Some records
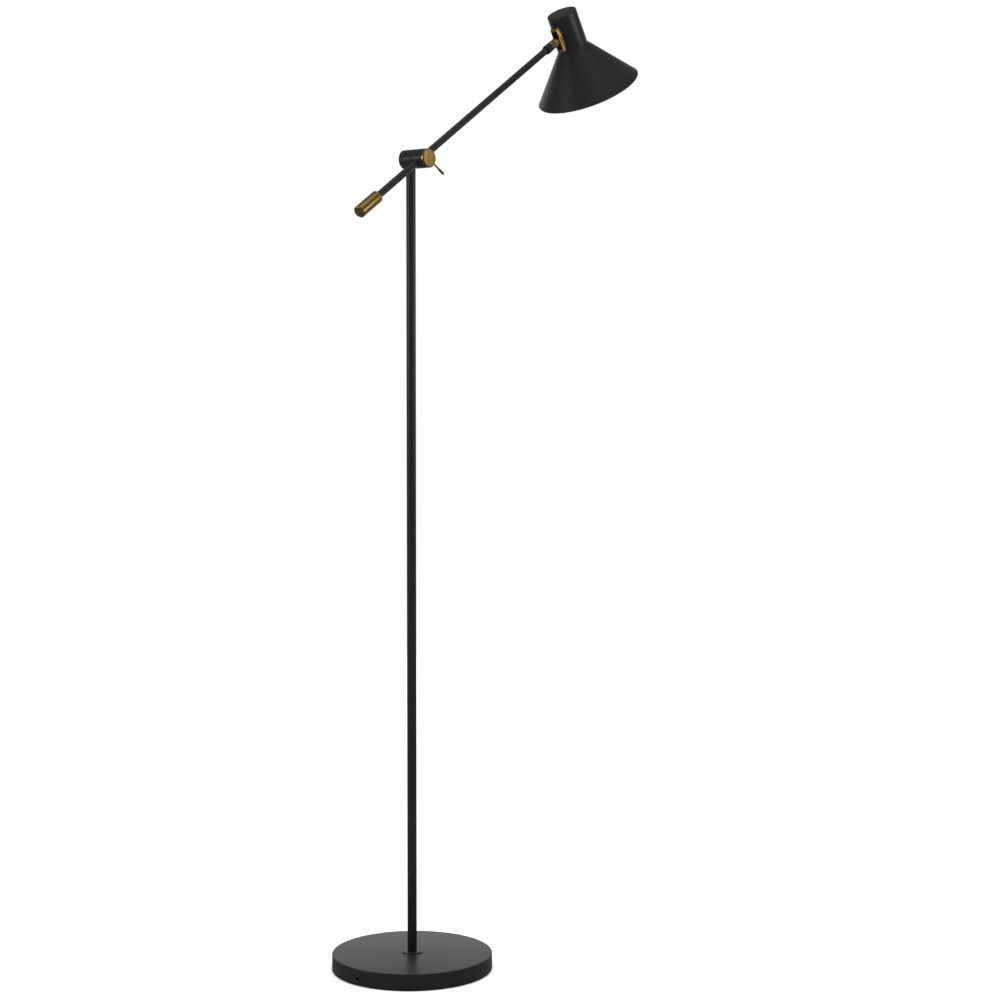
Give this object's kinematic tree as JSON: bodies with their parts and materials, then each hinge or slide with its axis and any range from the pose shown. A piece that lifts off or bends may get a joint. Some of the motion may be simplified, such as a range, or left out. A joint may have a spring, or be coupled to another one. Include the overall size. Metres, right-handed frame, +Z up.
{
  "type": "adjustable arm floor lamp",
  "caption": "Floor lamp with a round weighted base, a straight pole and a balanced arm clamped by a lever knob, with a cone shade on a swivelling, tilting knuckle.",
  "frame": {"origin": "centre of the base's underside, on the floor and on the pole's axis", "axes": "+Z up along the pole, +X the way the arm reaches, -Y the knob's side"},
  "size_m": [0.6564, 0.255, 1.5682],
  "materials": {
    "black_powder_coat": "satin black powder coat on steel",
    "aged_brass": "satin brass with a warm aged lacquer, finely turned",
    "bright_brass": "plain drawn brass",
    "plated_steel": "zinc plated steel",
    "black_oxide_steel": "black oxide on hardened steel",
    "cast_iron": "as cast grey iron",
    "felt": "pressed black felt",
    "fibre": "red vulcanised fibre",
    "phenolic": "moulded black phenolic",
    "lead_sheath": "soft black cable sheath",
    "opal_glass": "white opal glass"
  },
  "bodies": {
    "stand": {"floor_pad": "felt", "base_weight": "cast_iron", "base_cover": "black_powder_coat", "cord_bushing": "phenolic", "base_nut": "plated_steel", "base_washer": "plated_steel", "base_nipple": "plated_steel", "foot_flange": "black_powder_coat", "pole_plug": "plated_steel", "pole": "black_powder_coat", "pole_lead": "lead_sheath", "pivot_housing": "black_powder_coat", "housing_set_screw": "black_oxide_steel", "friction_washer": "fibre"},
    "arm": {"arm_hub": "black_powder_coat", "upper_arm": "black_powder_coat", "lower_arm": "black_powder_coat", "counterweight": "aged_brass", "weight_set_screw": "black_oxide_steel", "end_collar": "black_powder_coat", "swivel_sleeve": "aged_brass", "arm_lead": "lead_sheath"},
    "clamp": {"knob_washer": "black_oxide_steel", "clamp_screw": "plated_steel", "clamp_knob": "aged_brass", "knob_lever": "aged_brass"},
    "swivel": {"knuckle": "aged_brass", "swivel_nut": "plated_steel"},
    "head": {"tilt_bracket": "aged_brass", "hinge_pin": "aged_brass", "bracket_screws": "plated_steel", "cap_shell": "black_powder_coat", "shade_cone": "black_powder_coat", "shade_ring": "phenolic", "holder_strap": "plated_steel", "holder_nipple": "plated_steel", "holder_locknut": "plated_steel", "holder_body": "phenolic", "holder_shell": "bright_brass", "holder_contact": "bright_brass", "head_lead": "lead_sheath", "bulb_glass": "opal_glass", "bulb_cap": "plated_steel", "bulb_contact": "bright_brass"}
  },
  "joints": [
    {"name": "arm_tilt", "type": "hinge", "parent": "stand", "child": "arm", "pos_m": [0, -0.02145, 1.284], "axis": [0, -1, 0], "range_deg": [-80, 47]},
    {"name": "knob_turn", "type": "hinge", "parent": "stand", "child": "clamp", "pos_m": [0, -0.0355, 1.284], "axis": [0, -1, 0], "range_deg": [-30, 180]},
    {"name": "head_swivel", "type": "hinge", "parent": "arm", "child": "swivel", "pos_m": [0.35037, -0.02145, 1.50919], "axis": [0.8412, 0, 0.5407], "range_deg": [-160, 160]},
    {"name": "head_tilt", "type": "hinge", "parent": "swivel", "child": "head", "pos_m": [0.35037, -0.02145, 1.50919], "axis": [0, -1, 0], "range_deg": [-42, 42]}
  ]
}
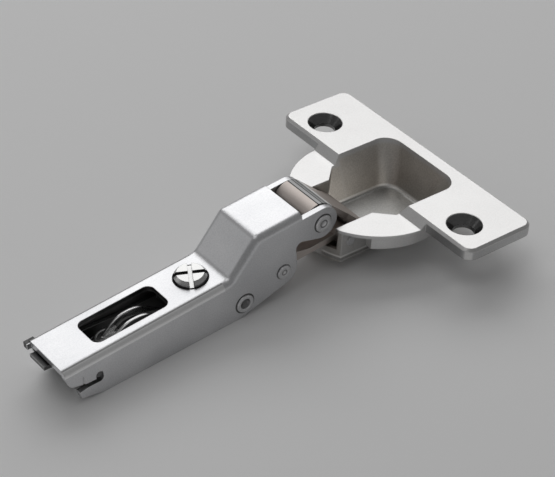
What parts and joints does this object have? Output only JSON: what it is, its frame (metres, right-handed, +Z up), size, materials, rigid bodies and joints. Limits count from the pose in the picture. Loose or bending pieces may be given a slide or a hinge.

_Directions_: Send back all of the entries exactly, with nothing missing.

_Full output_:
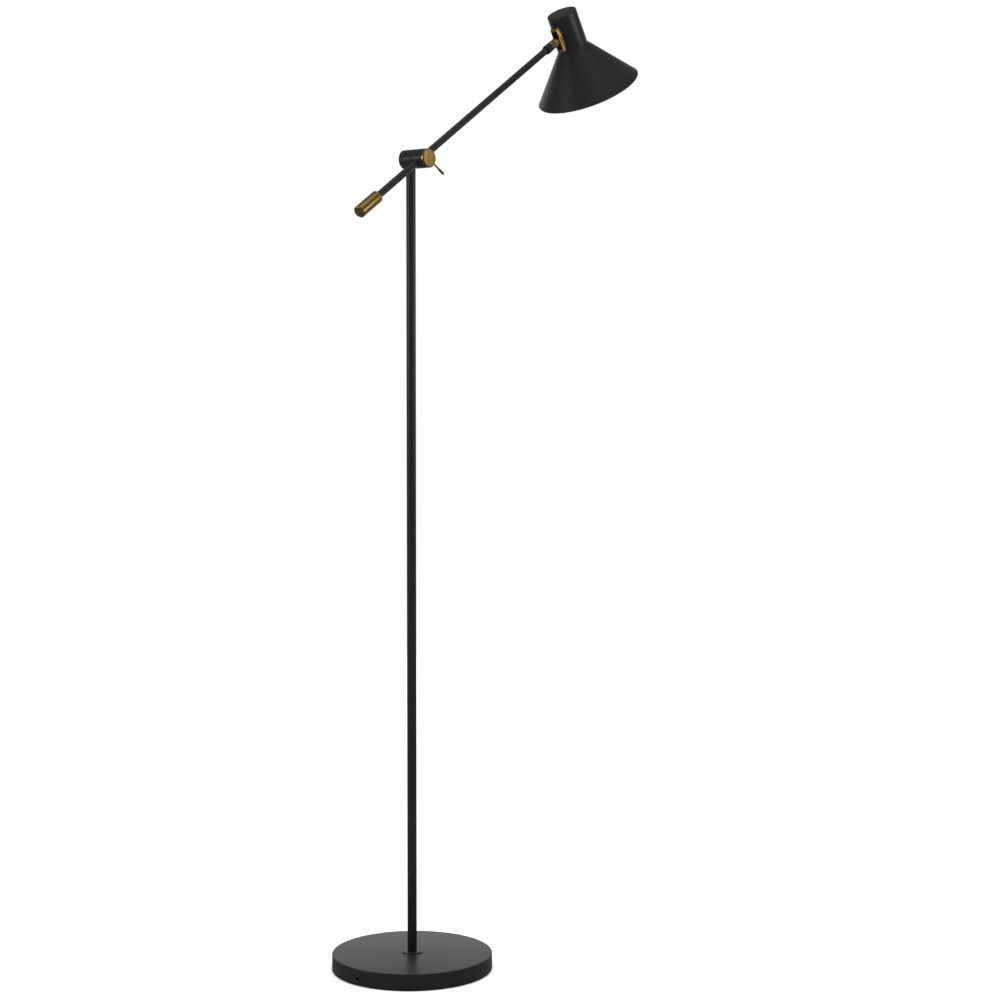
Give this object's kinematic tree as JSON: bodies with their parts and materials, then each hinge or slide with its axis and any range from the pose shown. A piece that lifts off or bends may get a joint. Some of the motion may be simplified, such as a range, or left out. A joint may have a spring, or be coupled to another one. Include the overall size. Metres, right-handed frame, +Z up.
{
  "type": "adjustable arm floor lamp",
  "caption": "Floor lamp with a round weighted base, a straight pole and a balanced arm clamped by a lever knob, with a cone shade on a swivelling, tilting knuckle.",
  "frame": {"origin": "centre of the base's underside, on the floor and on the pole's axis", "axes": "+Z up along the pole, +X the way the arm reaches, -Y the knob's side"},
  "size_m": [0.6564, 0.255, 1.5682],
  "materials": {
    "black_powder_coat": "satin black powder coat on steel",
    "aged_brass": "satin brass with a warm aged lacquer, finely turned",
    "bright_brass": "plain drawn brass",
    "plated_steel": "zinc plated steel",
    "black_oxide_steel": "black oxide on hardened steel",
    "cast_iron": "as cast grey iron",
    "felt": "pressed black felt",
    "fibre": "red vulcanised fibre",
    "phenolic": "moulded black phenolic",
    "lead_sheath": "soft black cable sheath",
    "opal_glass": "white opal glass"
  },
  "bodies": {
    "stand": {"floor_pad": "felt", "base_weight": "cast_iron", "base_cover": "black_powder_coat", "cord_bushing": "phenolic", "base_nut": "plated_steel", "base_washer": "plated_steel", "base_nipple": "plated_steel", "foot_flange": "black_powder_coat", "pole_plug": "plated_steel", "pole": "black_powder_coat", "pole_lead": "lead_sheath", "pivot_housing": "black_powder_coat", "housing_set_screw": "black_oxide_steel", "friction_washer": "fibre"},
    "arm": {"arm_hub": "black_powder_coat", "upper_arm": "black_powder_coat", "lower_arm": "black_powder_coat", "counterweight": "aged_brass", "weight_set_screw": "black_oxide_steel", "end_collar": "black_powder_coat", "swivel_sleeve": "aged_brass", "arm_lead": "lead_sheath"},
    "clamp": {"knob_washer": "black_oxide_steel", "clamp_screw": "plated_steel", "clamp_knob": "aged_brass", "knob_lever": "aged_brass"},
    "swivel": {"knuckle": "aged_brass", "swivel_nut": "plated_steel"},
    "head": {"tilt_bracket": "aged_brass", "hinge_pin": "aged_brass", "bracket_screws": "plated_steel", "cap_shell": "black_powder_coat", "shade_cone": "black_powder_coat", "shade_ring": "phenolic", "holder_strap": "plated_steel", "holder_nipple": "plated_steel", "holder_locknut": "plated_steel", "holder_body": "phenolic", "holder_shell": "bright_brass", "holder_contact": "bright_brass", "head_lead": "lead_sheath", "bulb_glass": "opal_glass", "bulb_cap": "plated_steel", "bulb_contact": "bright_brass"}
  },
  "joints": [
    {"name": "arm_tilt", "type": "hinge", "parent": "stand", "child": "arm", "pos_m": [0, -0.02145, 1.284], "axis": [0, -1, 0], "range_deg": [-80, 47]},
    {"name": "knob_turn", "type": "hinge", "parent": "stand", "child": "clamp", "pos_m": [0, -0.0355, 1.284], "axis": [0, -1, 0], "range_deg": [-30, 180]},
    {"name": "head_swivel", "type": "hinge", "parent": "arm", "child": "swivel", "pos_m": [0.35037, -0.02145, 1.50919], "axis": [0.8412, 0, 0.5407], "range_deg": [-160, 160]},
    {"name": "head_tilt", "type": "hinge", "parent": "swivel", "child": "head", "pos_m": [0.35037, -0.02145, 1.50919], "axis": [0, -1, 0], "range_deg": [-42, 42]}
  ]
}
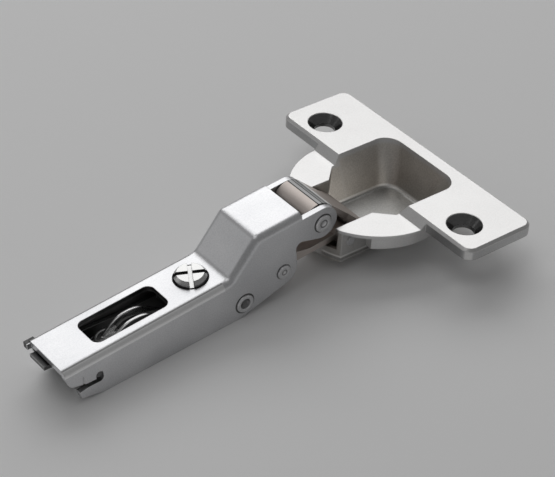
What parts and joints does this object have? Output only JSON: what it is, its frame (metres, right-handed, +Z up), size, materials, rigid bodies and joints. Limits count from the pose in the picture. Loose or bending pieces may be given a slide or a hinge.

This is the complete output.